:: AVAILABLE DATA ::

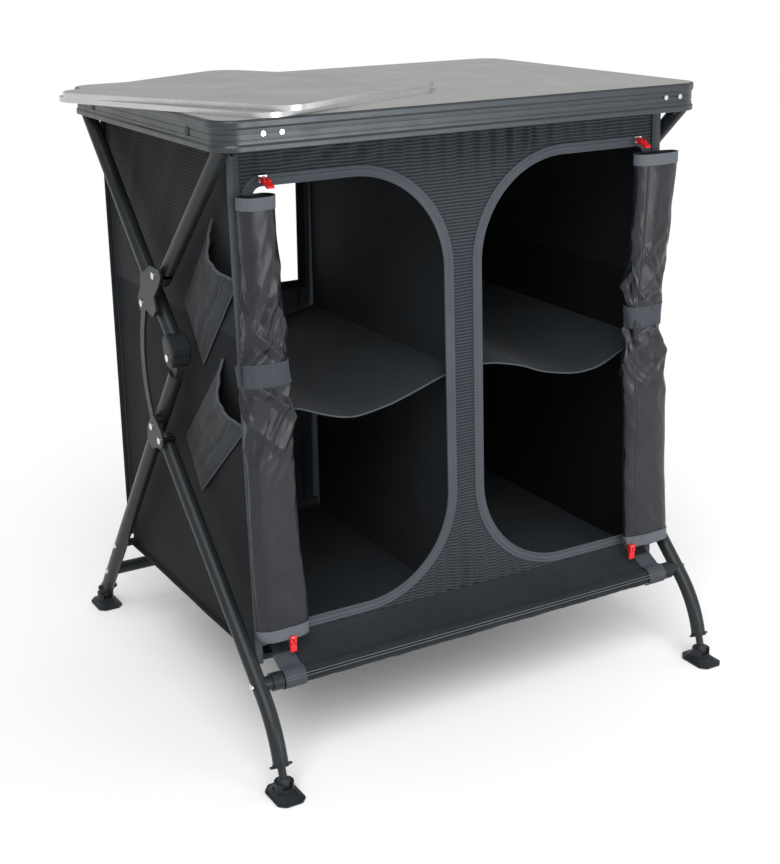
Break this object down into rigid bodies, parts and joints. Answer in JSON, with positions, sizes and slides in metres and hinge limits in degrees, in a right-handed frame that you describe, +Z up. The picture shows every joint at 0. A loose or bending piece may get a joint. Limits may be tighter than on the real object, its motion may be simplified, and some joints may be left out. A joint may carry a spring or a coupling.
{
  "type": "camping kitchen unit",
  "caption": "Folding camping kitchen unit with a laminate worktop, scissor legs, a charcoal fabric cabinet with two rolled-up doors and shelves, and loose boards on top",
  "frame": {"origin": "on the floor under the middle of the worktop", "axes": "+Z up, -Y is the front with the two doors, +X is to the right of the front seen from behind it, so to the right in a front view"},
  "size_m": [0.7649, 0.6891, 0.8122],
  "materials": {
    "worktop_laminate": "pale warm grey laminate, satin",
    "rim_metal": "anthracite satin anodised",
    "frame_metal": "anthracite satin coating",
    "bracket_metal": "dark satin coating",
    "rivet_metal": "bright",
    "black_plastic": "moulded",
    "foot_rubber": "moulded",
    "cabinet_fabric": "charcoal woven, coated",
    "front_mesh": "ribbed mesh",
    "roll_fabric": "coated, slight sheen",
    "zip_tape": "woven tape",
    "pull_plastic": "red",
    "board_laminate": "pale grey laminate",
    "board_edge": "bright satin"
  },
  "bodies": {
    "worktop": {"worktop_panel": "worktop_laminate", "worktop_rim": "rim_metal", "rim_rivets": "rivet_metal", "rim_side_plugs": "black_plastic", "arm_lugs": "bracket_metal", "arm_pins": "rivet_metal", "cabinet_left_wall": "cabinet_fabric", "cabinet_right_wall": "cabinet_fabric", "cabinet_divider": "cabinet_fabric", "cabinet_floor": "cabinet_fabric", "cabinet_back_wall": "cabinet_fabric", "cabinet_front_panel": "front_mesh", "door_zip_tapes": "zip_tape", "shelf_left": "cabinet_fabric", "shelf_right": "cabinet_fabric", "door_roll_left": "roll_fabric", "door_roll_right": "roll_fabric", "roll_straps": "zip_tape", "upper_zip_sliders": "rivet_metal", "side_pocket_upper": "cabinet_fabric", "side_pocket_lower": "cabinet_fabric"},
    "front_arms": {"front_arm_left": "frame_metal", "front_arm_right": "frame_metal", "front_arm_end_plugs": "black_plastic"},
    "rear_arms": {"rear_arm_left": "frame_metal", "rear_arm_right": "frame_metal", "crossing_brackets": "bracket_metal", "elbow_housings": "bracket_metal", "rear_arm_pins": "rivet_metal"},
    "rear_legs": {"rear_leg_left": "frame_metal", "rear_leg_right": "frame_metal", "elbow_tongues": "bracket_metal", "scissor_brackets": "bracket_metal", "rear_leg_pins": "rivet_metal", "rear_leg_caps": "black_plastic", "rear_cross_tube": "frame_metal", "rear_hem_rod": "frame_metal"},
    "front_legs": {"front_leg_left": "frame_metal", "front_leg_right": "frame_metal", "front_leg_eyes": "black_plastic", "front_leg_caps": "black_plastic", "front_cross_tube": "frame_metal", "front_leg_rivets": "rivet_metal", "front_tube_collars": "black_plastic", "front_tube_sleeve": "cabinet_fabric", "front_apron": "cabinet_fabric", "lower_zip_sliders": "rivet_metal"},
    "elbow_stays": {"elbow_stays": "bracket_metal"},
    "foot_front_left": {"foot_pad_front_left": "foot_rubber"},
    "foot_front_right": {"foot_pad_front_right": "foot_rubber"},
    "foot_rear_left": {"foot_pad_rear_left": "foot_rubber"},
    "foot_rear_right": {"foot_pad_rear_right": "foot_rubber"},
    "upper_pull_left": {"upper_zip_pull_left": "pull_plastic"},
    "upper_pull_right": {"upper_zip_pull_right": "pull_plastic"},
    "lower_pull_left": {"lower_zip_pull_left": "pull_plastic"},
    "lower_pull_right": {"lower_zip_pull_right": "pull_plastic"},
    "lower_board": {"lower_board": "board_laminate", "lower_board_edge": "board_edge"},
    "upper_board": {"upper_board": "board_laminate", "upper_board_edge": "board_edge"}
  },
  "joints": [
    {"name": "rear_arm_fold", "type": "hinge", "parent": "worktop", "child": "rear_arms", "pos_m": [0, 0.219, 0.7703], "axis": [-1, 0, 0], "range_deg": [0, 20], "deforming": ["cabinet_left_wall", "cabinet_right_wall", "cabinet_divider", "cabinet_floor", "cabinet_back_wall", "cabinet_front_panel", "door_zip_tapes", "shelf_left", "shelf_right", "door_roll_left", "door_roll_right", "roll_straps", "side_pocket_upper", "side_pocket_lower"]},
    {"name": "front_arm_fold", "type": "hinge", "parent": "worktop", "child": "front_arms", "pos_m": [0, -0.22, 0.7665], "axis": [1, 0, 0], "range_deg": [0, 42.65]},
    {"name": "elbow_fold", "type": "hinge", "parent": "rear_arms", "child": "rear_legs", "pos_m": [0, -0.0525, 0.4899], "axis": [1, 0, 0], "range_deg": [0, 79]},
    {"name": "scissor_fold", "type": "hinge", "parent": "rear_legs", "child": "front_legs", "pos_m": [0, -0.0119, 0.3689], "axis": [1, 0, 0], "range_deg": [0, 74], "deforming": ["front_apron"]},
    {"name": "stay_fold", "type": "hinge", "parent": "rear_arms", "child": "elbow_stays", "pos_m": [0, 0.0174, 0.5466], "axis": [1, 0, 0], "range_deg": [0, 132]},
    {"name": "foot_tilt_front_left", "type": "hinge", "parent": "front_legs", "child": "foot_front_left", "pos_m": [-0.3305, -0.3159, 0.017], "axis": [1, 0, 0], "range_deg": [-20, 20]},
    {"name": "foot_tilt_front_right", "type": "hinge", "parent": "front_legs", "child": "foot_front_right", "pos_m": [0.3305, -0.3159, 0.017], "axis": [1, 0, 0], "range_deg": [-20, 20]},
    {"name": "foot_tilt_rear_left", "type": "hinge", "parent": "rear_legs", "child": "foot_rear_left", "pos_m": [-0.328, 0.3172, 0.017], "axis": [1, 0, 0], "range_deg": [-20, 20]},
    {"name": "foot_tilt_rear_right", "type": "hinge", "parent": "rear_legs", "child": "foot_rear_right", "pos_m": [0.328, 0.3172, 0.017], "axis": [1, 0, 0], "range_deg": [-20, 20]},
    {"name": "upper_pull_swing_left", "type": "hinge", "parent": "worktop", "child": "upper_pull_left", "pos_m": [-0.272, -0.20883, 0.7275], "axis": [-1, 0, 0], "range_deg": [0, 80]},
    {"name": "upper_pull_swing_right", "type": "hinge", "parent": "worktop", "child": "upper_pull_right", "pos_m": [0.272, -0.20883, 0.7275], "axis": [-1, 0, 0], "range_deg": [0, 80]},
    {"name": "lower_pull_swing_left", "type": "hinge", "parent": "front_legs", "child": "lower_pull_left", "pos_m": [-0.276, -0.2432, 0.166], "axis": [-1, 0, 0], "range_deg": [0, 70]},
    {"name": "lower_pull_swing_right", "type": "hinge", "parent": "front_legs", "child": "lower_pull_right", "pos_m": [0.257, -0.2432, 0.166], "axis": [-1, 0, 0], "range_deg": [0, 70]},
    {"name": "lower_board_lift", "type": "slide", "parent": "worktop", "child": "lower_board", "axis": [0, 0, 1], "range_m": [0, 0.12]},
    {"name": "upper_board_lift", "type": "slide", "parent": "lower_board", "child": "upper_board", "axis": [0, 0, 1], "range_m": [0, 0.12]}
  ],
  "couplings": [
    {"joint": "front_arm_fold", "follows": "rear_arm_fold", "ratio": 2.1325},
    {"joint": "elbow_fold", "follows": "rear_arm_fold", "ratio": 3.95},
    {"joint": "scissor_fold", "follows": "rear_arm_fold", "ratio": 3.7},
    {"joint": "stay_fold", "follows": "rear_arm_fold", "ratio": 6.6}
  ]
}
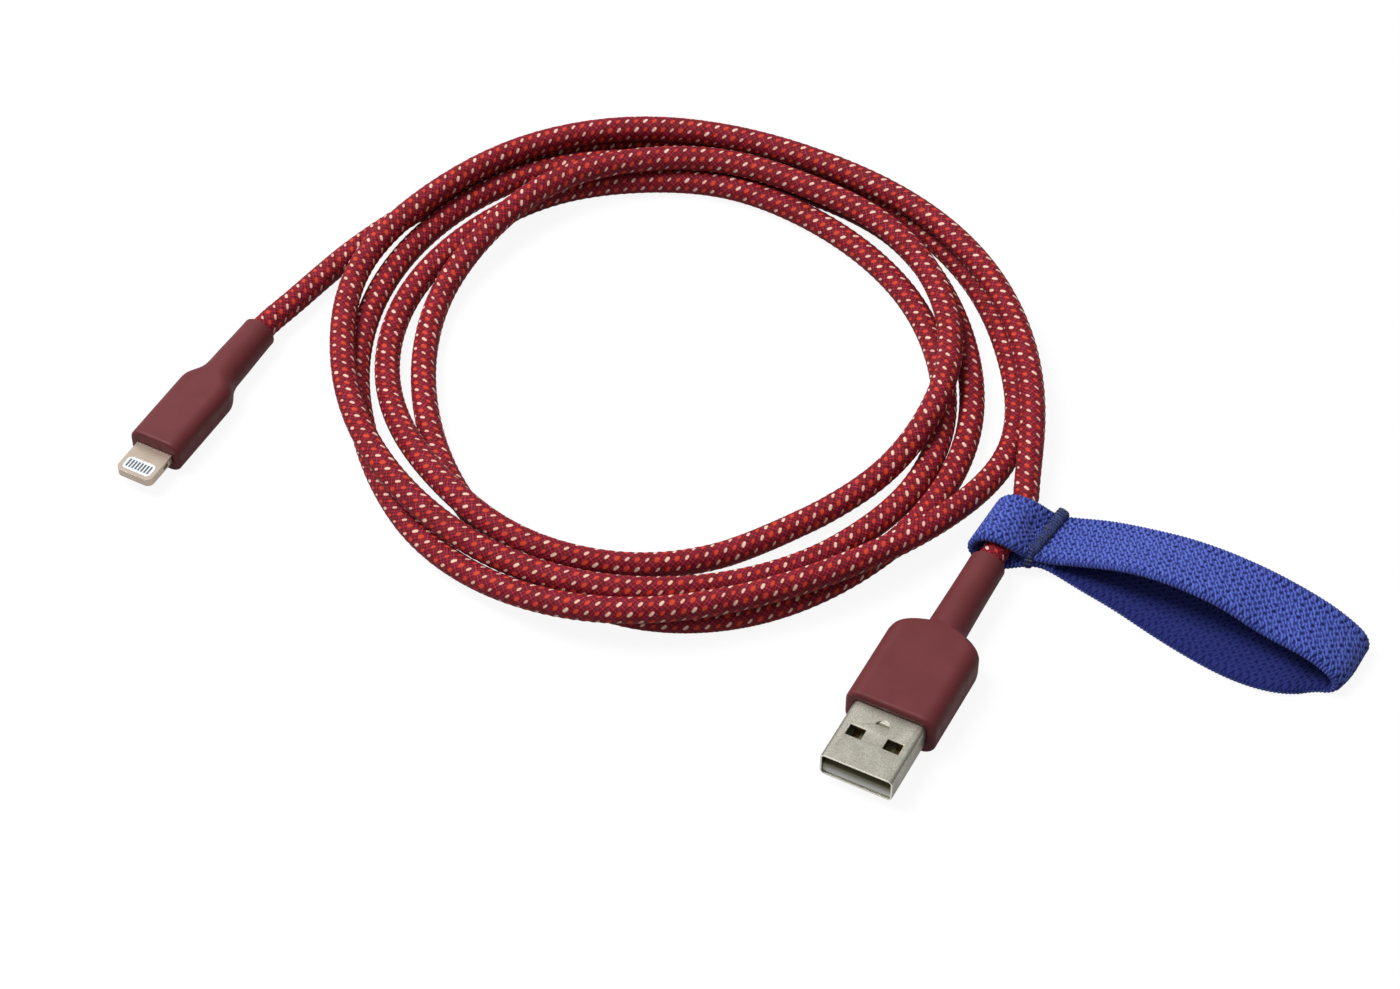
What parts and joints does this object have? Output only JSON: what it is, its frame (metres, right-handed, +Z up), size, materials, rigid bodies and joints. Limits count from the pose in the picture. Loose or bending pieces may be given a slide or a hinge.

:: WORK TO DO ::
Copy all the lines above that hold the string "materials".

:: THE COMPLETED TASK ::
  "materials": {
What parts and joints does this object have? Output only JSON: what it is, its frame (metres, right-handed, +Z up), size, materials, rigid bodies and joints. Limits count from the pose in the picture. Loose or bending pieces may be given a slide or a hinge.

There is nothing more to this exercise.